Es gibt keinen Space-Invaders-Transistor
Eine klassische Methode, um die Funktion des Gehirns zu ergründen, ist es, Teile des Gehirns zu zerstören oder durch Elektroden zu stören und dabei das Verhalten zu untersuchen. Beim MOS 6502 konnte das sehr präzise getan werden. Einzelne Transistoren wurden so gestört, dass sie nur noch ein High-Signal lieferten. Das untersuchte Verhalten war dabei, eines von drei klassischen Computerspielen zu laden (Donkey Kong, Space Invaders und Pitfall). Wenn das Spiel nicht gestartet würde, wäre das Verhalten gestört.
Die Forscher fanden heraus, dass der Ausfall von 1.560 Transistoren dazu führte, dass keines der Spiele gestartet werden konnte. Bei 200 Transistoren konnten zwei der Spiele nicht gestartet werden, bei 186 lief nur eines der Spiele nicht. Daraus kann aber nicht geschlossen werden, dass es in dem Chip eine Reihe von Space-Invaders-Transistoren gibt, die auf Space Invaders spezialisiert sind. Vielmehr stellen sie Funktionen bereit, die zufällig bei diesem Programm zu ausreichend großen Fehlern führen, mit denen es nicht startet. Die Methode ähnelt dem Beispiel mit dem Radio und bringt auch ähnlich wenige Erkenntnisse.
Die meisten der Transistoren, die Spiele zum Absturz brachten, gehörten zu universellen Teilen wie Addierern, die in allen Programmen ständig benötigt werden. Aber nichts in der Untersuchungsmethode ermöglicht es, die eigentliche Funktion einer Gruppe von Transistoren zu erkennen. Denn untersucht wird nicht, wie die Transistoren an der Stelle ihre Arbeit verrichten, sondern ob das gesamte System noch das erwünschte Verhalten zeigt.

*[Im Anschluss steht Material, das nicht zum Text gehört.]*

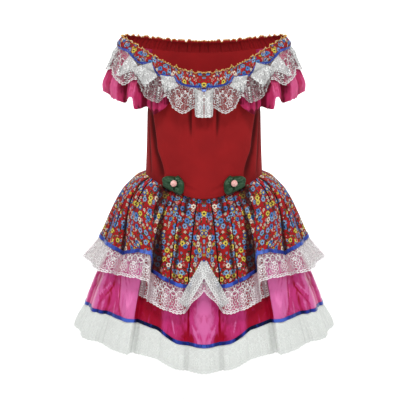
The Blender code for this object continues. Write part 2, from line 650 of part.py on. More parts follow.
def make_bodice(name, panel):
    share = np.linspace(-1, 1, BODICE_COLUMNS + 1)
    side, across = np.sign(share), np.abs(share)
    facing, neckline = panel.facing, panel.neckline_share
    middle = 0 if facing > 0 else 180
    low_angle = 90 * across
    neck_angle = panel.neckline_deg * np.clip(across / neckline, 0, 1)
    low, casing_out, down = casing_frame(np.abs(middle - neck_angle))
    casing = low - casing_out * (CASING - COTTON) / 2 + down * UNDER_CASING
    corner_height = casing[0, 2]
    past = np.clip((across - neckline) / (1 - neckline), 0, 1)
    raglan = UNDERARM + (corner_height - UNDERARM) * (1 - past) ** RAGLAN_SAG
    top_height = np.where(past > 0, raglan, casing[:, 2])
    reach = np.abs(casing[0, 0]) / BODICE_TUBE[-2].half_width
    corner_angle = math.degrees(math.asin(reach))
    top_angle = np.where(past > 0, corner_angle + (90 - corner_angle) * past ** RAGLAN_LEAN,
                         corner_angle * across / neckline)
    at_neck, _ = bodice_surface(np.minimum(top_angle, corner_angle), casing[:, 2])
    target = casing * np.array([1, facing, 1])
    shift = (target - at_neck) * (1 - past)[:, None]
    rows = []
    for up in BODICE_ROWS:
        seam = waist_height(np.abs(middle - low_angle))
        height = seam + (top_height - seam) * up
        angle = low_angle + (top_angle - low_angle) * up
        points, out = bodice_surface(angle, height)
        points = points + shift * max(0, (up - TUBE_ENDS_AT) / (1 - TUBE_ENDS_AT)) ** 2
        for crease in BODICE_CREASES:
            centre = crease.share + (crease.top_share - crease.share) * up
            shape = np.exp(-((across - centre) / crease.width) ** 2)
            fade = np.clip((up - 1 + crease.reach) / crease.reach, 0, 1) * (1 - up) * 4
            points = points - out * (crease.depth * shape * fade)[:, None]
        points[:, 0] *= side + (side == 0)
        rows.append(points)
    grid = np.array(rows)
    if facing < 0:
        grid = grid[:, ::-1] * np.array([1, -1, 1])
    normals = level_edge(directions(grid, False), -1)
    normals[:, (0, -1), 1] = 0
    normals /= np.linalg.norm(normals, axis=-1, keepdims=True)
    wall(name, panel_sides(grid), COTTON, CRIMSON, ring=False, normals=normals)


def settle(mesh, names, way):
    """Move a loose mesh along a direction until it lies on finished pieces."""
    loose = BVHTree.FromBMesh(mesh)
    travels = []
    for name in names:
        data = bpy.data.objects[name].data
        points = [vertex.co for vertex in data.vertices]
        tree = BVHTree.FromPolygons(points, [face.vertices for face in data.polygons])
        hits = [tree.ray_cast(vertex.co, way) for vertex in mesh.verts]
        hits += [loose.ray_cast(point, -way) for point in points]
        travels += [hit[3] for hit in hits if hit[0] is not None]
    bmesh.ops.translate(mesh, verts=mesh.verts, vec=way * (min(travels) - SETTLED_GAP * MM))


def make_bow(suffix, side):
    """Two satin loops laid on the waist seam, and the bud on their crossing."""
    at = np.array([BOW_DEGREES])
    height = waist_height(at) + BOW_RAISED
    point, out = bodice_surface(at, height)
    centre = Vector((point[0, 0] * side, point[0, 1], point[0, 2]))
    facing = Vector((out[0, 0] * side, out[0, 1], 0))
    facing.z = math.tan(math.radians(BOW_TILT))
    facing.normalize()
    across = Vector((0, 0, 1)).cross(facing).normalized()
    up = facing.cross(across)
    above = centre + facing * DROPPED_FROM
    mesh = bmesh.new()
    rims = []
    for share, lift in BOW_RIMS:
        ring = []
        for k in range(BOW_STEPS):
            angle = 2 * math.pi * k / BOW_STEPS
            reach = BOW_HEART
            for petal in BOW_PETALS:
                away = math.radians(petal.degrees) - angle
                away = math.atan2(math.sin(away), math.cos(away))
                bell = math.exp(-(away / math.radians(petal.spread)) ** 2)
                reach = max(reach, BOW_HEART + (petal.reach - BOW_HEART) * bell)
            x = -side * reach * share * math.cos(angle)
            z = reach * share * math.sin(angle)
            place = above + across * x + up * z + facing * BOW_THICK * lift
            ring.append(mesh.verts.new(place * MM))
        rims.append(ring)
    for upper, lower in zip(rims, rims[1:]):
        for k in range(BOW_STEPS):
            n = (k + 1) % BOW_STEPS
            mesh.faces.new((upper[k], lower[k], lower[n]))
            mesh.faces.new((upper[k], lower[n], upper[n]))
    for ring, lift in ((rims[0], BOW_DIMPLE), (rims[-1], 0.0)):
        middle = mesh.verts.new((above + facing * BOW_THICK * lift) * MM)
        for k in range(BOW_STEPS):
            n = (k + 1) % BOW_STEPS
            mesh.faces.new((ring[k], ring[n], middle) if ring is rims[0]
                           else (ring[n], ring[k], middle))
    bmesh.ops.recalc_face_normals(mesh, faces=mesh.faces)
    settle(mesh, ("bodice_front", "overskirt_front"), -facing)
    finish_object("bow_" + suffix, mesh, GREEN)

    bud = bmesh.new()
    bmesh.ops.create_uvsphere(bud, u_segments=BUD_SEGMENTS, v_segments=BUD_RINGS,
                              radius=BUD_RADIUS * MM)
    bmesh.ops.translate(bud, verts=bud.verts, vec=(above + facing * DROPPED_FROM) * MM)
    settle(bud, ("bow_" + suffix,), -facing)
    finish_object("bud_" + suffix, bud, PEARL)


def main():
    for item in list(bpy.data.objects):
        bpy.data.objects.remove(item, do_unlink=True)
    for name, panel in zip(("bodice_front", "bodice_back"), BODICE_PANELS):
        make_bodice(name, panel)
    make_casing()
    make_neck_lace()
    make_sleeve("sleeve_right", 1)
    make_sleeve("sleeve_left", -1)
    make_overskirt()
    make_underskirt()
    make_bow("right", 1)
    make_bow("left", -1)


main()
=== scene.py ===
# %% [markdown]
# # A girl's festa junina dress
#
# The dress is filled out as it is worn, with nobody in it. It has a plain crimson bodice, a
# gathered neck with a pleated lace frill, satin flutter sleeves, and two skirts that end in
# ribbon and lace. The frame that is loaded here holds the stiff walls of the same pieces. Each
# of them is made again below as thin cloth on the same form, with finer folds and its own finish.

# %% Load the frame
import math
from collections import namedtuple

import bmesh
import bpy
import numpy as np
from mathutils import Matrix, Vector


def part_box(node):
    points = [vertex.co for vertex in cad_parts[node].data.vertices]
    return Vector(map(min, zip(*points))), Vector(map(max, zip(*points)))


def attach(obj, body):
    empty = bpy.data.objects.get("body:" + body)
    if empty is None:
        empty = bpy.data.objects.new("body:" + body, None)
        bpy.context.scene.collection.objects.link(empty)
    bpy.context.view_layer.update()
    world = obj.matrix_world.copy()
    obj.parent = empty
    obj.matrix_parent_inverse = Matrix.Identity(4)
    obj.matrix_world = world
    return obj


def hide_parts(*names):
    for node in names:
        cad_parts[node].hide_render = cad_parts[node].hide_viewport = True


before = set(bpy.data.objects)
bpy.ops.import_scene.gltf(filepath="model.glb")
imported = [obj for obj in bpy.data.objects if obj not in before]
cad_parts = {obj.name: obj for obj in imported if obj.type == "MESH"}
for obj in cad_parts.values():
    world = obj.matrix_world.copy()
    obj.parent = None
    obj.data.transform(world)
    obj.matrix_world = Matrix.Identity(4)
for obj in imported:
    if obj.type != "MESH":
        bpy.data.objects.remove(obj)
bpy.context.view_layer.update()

# %% [markdown]
# ## Reading sizes from tables
#
# Cloth has no straight lines, so a form is given by a few measured sections and a smooth curve
# between them. This curve keeps the shape of its points: it never swings past a crest or a
# valley, as an ordinary spline would, so neighbouring layers of cloth never cross.

# %% Smooth curves through the rows of a table
MM = 0.001
TWO_PI = 2 * math.pi


def table(kind, *rows):
    """One row with named columns for each tuple of values."""
    return [kind(*row) for row in rows]


def smooth(xs, ys, at):
    """A smooth curve through the points (xs, ys) that never swings past them."""
    xs, ys = np.asarray(xs, float), np.asarray(ys, float)
    at = np.clip(np.asarray(at, float), xs[0], xs[-1])
    step = np.diff(xs)
    rise = np.diff(ys) / step
    slope = np.zeros_like(ys)
    same = rise[1:] * rise[:-1] > 0
    before, after = 2 * step[1:] + step[:-1], step[1:] + 2 * step[:-1]
    inner = np.zeros(len(rise) - 1)
    inner[same] = ((before + after)[same]
                   / (before[same] / rise[:-1][same] + after[same] / rise[1:][same]))
    slope[1:-1] = inner
    k = np.clip(np.searchsorted(xs, at, side="right") - 1, 0, len(xs) - 2)
    h = step[k]
    s = (at - xs[k]) / h
    return (ys[k] * (1 + 2 * s) * (1 - s) ** 2 + ys[k + 1] * s * s * (3 - 2 * s)
            + h * slope[k] * s * (1 - s) ** 2 - h * slope[k + 1] * s * s * (1 - s))


def column(rows, name):
    return np.array([getattr(row, name) for row in rows], float)


def read(rows, key, name, at, curve=smooth):
    """The column called name where the column called key is at."""
    return curve(column(rows, key), column(rows, name), at)


def straight(xs, ys, at):
    """Straight lines through the points, for an edge with corners."""
    return np.interp(at, xs, ys)


def ramp(value, start, end):
    """0 at start and before it, 1 at end and after it."""
    return np.clip((value - start) / (end - start), 0, 1)


def unit(vectors):
    return vectors / np.linalg.norm(vectors, axis=-1, keepdims=True)


print("a curve through 0, 1, 1 half way up:", smooth([0, 1, 2], [0, 1, 1], 0.5))

# %% [markdown]
# ## The skirts' form
#
# Both skirts hang from a seam that dips at the front. A ring of cloth is given by an angle, 0
# degrees at the front middle, 90 at the side and 180 at the back, and by its drop below that
# seam. The left half mirrors the right. The folds are in one table that both skirts read, since
# the upper skirt falls over the lower one and pushes it into the same folds.

# %% Sizes of the skirts, in millimetres
Form = namedtuple("Form", "drop half_width half_depth squareness")
Fold = namedtuple("Fold", "waist_deg hem_deg over under lean")
Hem = namedtuple("Hem", "degrees drop")
Lace = namedtuple("Lace", "degrees length flare")
Drop = namedtuple("Drop", "drop out")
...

Der Chip ist komplex und unergründlich
Aber die Forschung bietet noch andere Methoden. So haben die Forscher versucht herauszufinden, wie die Helligkeit des zuletzt angezeigten Pixels auf dem Bildschirm mit der elektrischen Aktivität der Transistoren zusammenhängt. Es soll also eine grundlegende Funktion des Organismus untersucht werden und wie diese gesteuert wird. Auch hier waren die Ergebnisse wenig erhellend. Einige Transistoren zeigten zwar Korrelationen mit dem Bildschirminhalt, aber sie waren äußerst komplex, nicht linear und weitgehend unergründlich.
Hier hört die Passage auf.